Documenti dell'epoca (che alcuni ritengono falsi) sono custoditi ed esposti nella Pizzeria Brandi, a Napoli. Sarebbe questa la famiglia chiamata alla corte dei Savoia per realizzare per la prima volta la pizza in onore della regina Margherita. Ma lo studioso sottolinea che ciò non significa che siano stati loro a inventare la famosa ricetta, come questi sostengono, nel 1880.

Del resto, la prima nominazione scritta della pizza Margherita risale al 1930. C’è mezzo secolo di vuoto e alcuni racconti dell'epoca, che riferiscono della volontà della regina di assaggiare la pizza con la neonata, ovvero i piccoli pesciolini raccolti dalle reti, che all'epoca era la ricetta più famosa. Quindi – sembrerebbe – niente pomodoro né mozzarella per la sovrana.

La metamorfosi americana della pizza

Tra Ottocento e Novecento la pizza diventa un cibo comune, capace di valicare i confini nazionali con i migranti napoletani che scelgono di fare fortuna in America.
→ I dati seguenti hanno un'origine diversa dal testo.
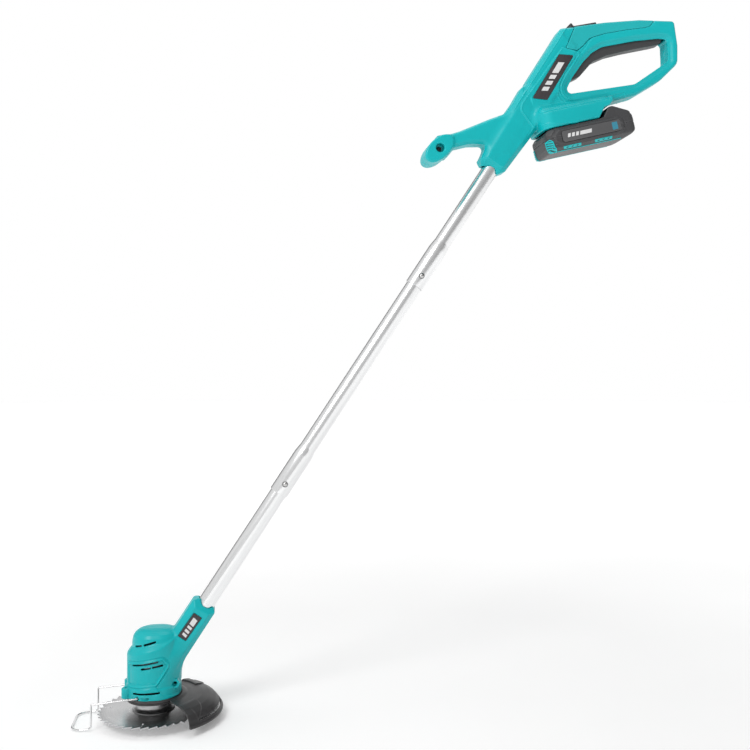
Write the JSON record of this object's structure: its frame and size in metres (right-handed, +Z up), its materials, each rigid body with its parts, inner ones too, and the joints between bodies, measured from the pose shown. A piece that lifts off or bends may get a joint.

Quella che mangiamo oggi è infatti una ricetta affinata dai primi immigrati napoletani, che iniziano cucinando le pizze della tradizione partenopea. Mancando il formaggio campano, i pesciolini e il pomodoro fresco, i pizzaioli trapiantati in America fanno quello che possono. Iniziano a condire con ciò che si riusciva a importare. Dall'olio al formaggio filante, passando per il pomodoro in barattolo. Accade che la conserva di pomodoro combinata con questa specie di mozzarella crea la base dell’attuale Margherita, almeno come la si intende oggi.

L'enorme superficie geografica del Paese ospite segna il successo del piatto. Tornati in Italia, i migranti più fortunati presentano la "nuova" pizza, che viene subito fatta propria dai maestri partenopei e consegnata alla storia. Inoltre, dopo la Seconda guerra mondiale la pizza sbarca al nord e, col boom industriale si diffonde tra Milano, Torino e Genova, dove vivono tante famiglie meridionali.

La storia della pizza è ancora oggi oggetto di studio e di dibattito, terra di conquista per appassionati di gastronazionalismo e innovatori. Ma resta anche un simbolo della dieta mediterranea e del mangiar bene, capace di sedurre anche i palati più diffidenti.